Thursday, May 21, 2009

Natural Oil 'Spills': Surprising Amount Seeps Into Sea

While the amount of oil and its ultimate fate in such manmade disasters is well known, the effect and size of natural oil seeps on the ocean floor is murkier. A new study finds that the natural petroleum seeps off Santa Barbara, Calif., have leaked out the equivalent of about eight to 80 Exxon Valdez oil spills over hundreds of thousands of years. These spills create an oil fallout shadow that contaminates the sediments around the seep, with the oil content decreasing farther from the seep.

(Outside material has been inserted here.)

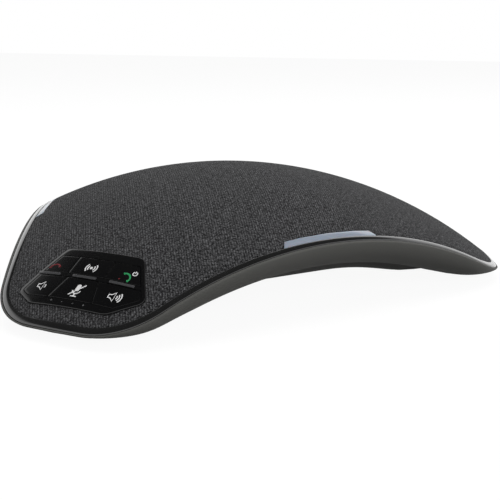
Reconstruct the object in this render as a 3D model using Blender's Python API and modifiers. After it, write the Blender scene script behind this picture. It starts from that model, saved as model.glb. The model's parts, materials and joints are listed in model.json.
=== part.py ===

There is effectively an oil spill every day at Coal Oil Point (COP), the natural seeps off Santa Barbara where 20 to 25 tons of oil have leaked from the seafloor each day for the last several hundred thousand years...Fox News

1 comment:

Anonymous said...

I lived inland near COP for many years and when the wind was just right we could smell the seeps. As a kid, I recall walking in the area with tar covered "beach shoes" that my mom kept in a basket in the garage for just such occasions. Still, if we went barefoot, as kids on a sand beach are likely to do, she would scold us to remove the tar with baby oil from the soles of our feet before coming in the house. We did so lest we incur her wrath by getting tar in the fibers of her new green shag carpet (this was the 70s).